Furthermore, the division of colonial assets—including water rights from the Indus river system—required decades of negotiation, eventually leading to the Indus Waters Treaty (1960), which has survived wars but is now under strain from climate change and demands for revision. The economic costs of Partition—the lost synergy of a unified market, the diversion of resources to military spending, the disruption of trade routes—continue to impose a burden on poverty reduction and development in the region.

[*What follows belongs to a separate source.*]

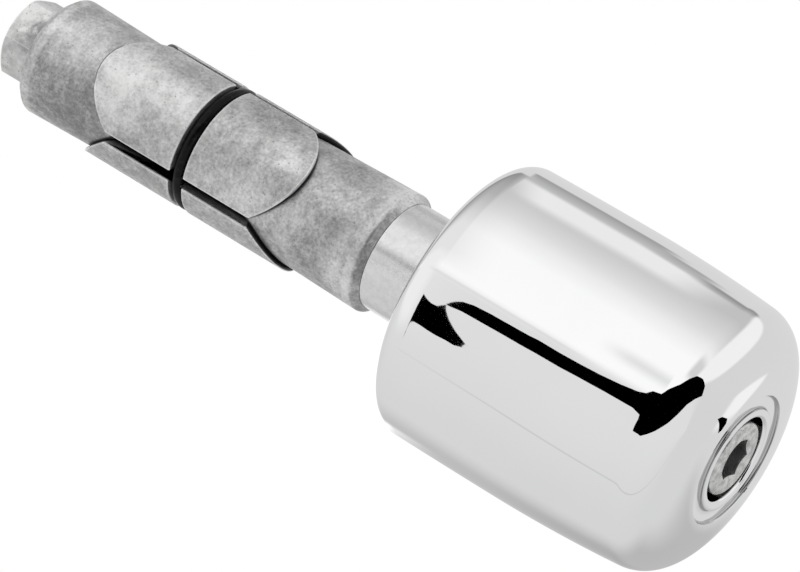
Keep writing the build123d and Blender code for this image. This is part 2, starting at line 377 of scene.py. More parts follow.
def polished_chrome():
    """Bright chrome over polished steel, with the faintest buffing marks."""
    finish = Finish(bpy.data.materials.new("polished chrome"))
    buffing = finish.noise(2.2, detail=4.0, stretch=(1, 1, 0.25))
    haze = finish.noise(0.09, detail=2.0, shift=3.0)
    roughness = 0.008 + buffing * 0.008 + haze.between(0.5, 0.8) * 0.01
    ripple = finish.noise(0.16, detail=1.0, shift=1.0)
    shade = finish.tint(haze, (0.86, 0.865, 0.87), (0.90, 0.90, 0.895))
    # painted shade in the two corners of the face's groove, and not above it
    inner, outer = GROOVE_RADII
    reach = finish.reach()
    painted_groove_shade = 0.0
    for corner in (inner + 0.1, outer - 0.1):
        painted_groove_shade = 1.0 - (reach - corner).math("ABSOLUTE").between(0.08, 0.2) + painted_groove_shade
    painted_groove_shade = painted_groove_shade * (1.0 - finish.height().between(0.5, 0.6))
    shade = finish.over(shade, painted_groove_shade * 0.6, (0.25, 0.25, 0.25))
    return finish.surface(
        Base_Color=shade, Metallic=1.0, Roughness=roughness,
        Normal=finish.relief(ripple, 0.0006),
    )


barrel = weight_outline()
turn(barrel, WEIGHT_FACETS)
settle(
    barrel, "chromed_weight", "weight", "weight_and_near_wedge",
    polished_chrome(),
)

# The clamp screw
# A socket head cap screw in plated steel that runs the whole length of the part. Its head sits
# in the weight's counterbore, and a hexagon key turns it.
HEAD_RADIUS, HEAD_TOP, HEAD_EDGE = 5.0, 0.1, 0.55
SHANK_RADIUS, SCREW_END, SCREW_END_CHAMFER = 3.0, 112.45, 0.6
SOCKET_FLAT, SOCKET_FLOOR, SOCKET_MOUTH = 2.5, 3.3, 2.95
SOCKET_TURN = math.radians(-13.6)
SOCKET_DRILL, SOCKET_POINT, MOUTH_DEPTH, MOUTH_SLOPE = 1.2, 0.35, 0.3, 0.6
HEX_FACETS = 96
# A row of points this much further out can be told from its neighbour.
APART = 0.002
# Heights between which the shank is given painted shade, where it shows through the slots.
SLOT_SHADE_FROM, SLOT_SHADE_TO = 57, 103


def hexagon_reach(flat, point):
    """How far a hexagon's side is from the axis in the direction of a point."""
    direction = math.atan2(point.y, point.x) % (math.pi / 3)
    return flat / math.cos(direction - math.pi / 6)


def push_to_hexagon(verts, flat):
    """Move a turned wall's points straight out or in until they lie on a hexagon."""
    for vert in verts:
        reach = hexagon_reach(flat, vert.co)
        planar = Vector((vert.co.x, vert.co.y)).normalized() * reach
        vert.co.x, vert.co.y = planar


def out_from_axis(vert):
    """How far a point is from the part's axis."""
    return math.hypot(vert.co.x, vert.co.y)


def rows_at(mesh, radius):
    """The points of a turned mesh that lie at a radius."""
    return [vert for vert in mesh.verts if abs(out_from_axis(vert) - radius) < APART / 2]


def screw_mesh():
    """The screw, from the floor of its socket round to its far end."""
    mesh = bmesh.new()
    pen = draw_to(mesh, None, 0, SOCKET_FLOOR + SOCKET_POINT)
    pen = draw_to(mesh, pen, SOCKET_DRILL, SOCKET_FLOOR)
    pen = draw_to(mesh, pen, SOCKET_FLAT, SOCKET_FLOOR)
    pen = draw_to(mesh, pen, SOCKET_FLAT + APART, HEAD_TOP + MOUTH_DEPTH)
    pen = draw_to(mesh, pen, SOCKET_MOUTH, HEAD_TOP)
    pen = draw_to(mesh, pen, HEAD_RADIUS - HEAD_EDGE, HEAD_TOP)
    pen = sweep(mesh, pen, HEAD_RADIUS - HEAD_EDGE, HEAD_TOP + HEAD_EDGE, 90, 8)
    pen = draw_to(mesh, pen, HEAD_RADIUS, SCREW_SEAT)
    pen = draw_to(mesh, pen, SHANK_RADIUS, SCREW_SEAT)
    pen = draw_to(mesh, pen, SHANK_RADIUS, SCREW_END - SCREW_END_CHAMFER)
    pen = draw_to(mesh, pen, SHANK_RADIUS - SCREW_END_CHAMFER, SCREW_END)
    draw_to(mesh, pen, 0, SCREW_END)
    turn(mesh, HEX_FACETS)
    push_to_hexagon(rows_at(mesh, SOCKET_FLAT), SOCKET_FLAT)
    mouth = rows_at(mesh, SOCKET_FLAT + APART)
    push_to_hexagon(mouth, SOCKET_FLAT)
    for vert in mouth:
        reach = out_from_axis(vert)
        vert.co.z = HEAD_TOP + (SOCKET_MOUTH - reach) * MOUTH_SLOPE
    bmesh.ops.rotate(
        mesh, cent=(0, 0, 0), matrix=Matrix.Rotation(SOCKET_TURN, 3, "Z"), verts=mesh.verts,
    )
    return mesh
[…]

Conclusion: The Unfinished Wound

The Partition of India in 1947 was not a clean break; it was an ongoing wound that continues to hemorrhage in the politics and societies of South Asia. Its impact cannot be reduced to a single narrative or a set of statistics. It created two states, destroyed countless lives, uprooted millions, and institutionalized a hostility that has sparked multiple wars and threatens nuclear catastrophe. Yet the story of Partition is also about resilience, survival, and the human capacity to rebuild. Refugees created new homes, new cultures, and new identities. The trauma of 1947 is still alive, but so is the hope for a different future—one where the borders drawn in haste by a departing empire do not define the only possibilities for coexistence. Understanding the depth and breadth of Partition’s legacy is the first step toward healing the ruptures it created. For scholars, policymakers, and citizens alike, the partition of India remains not just a historical event but a living reality that demands continuous reflection and, ultimately, reconciliation.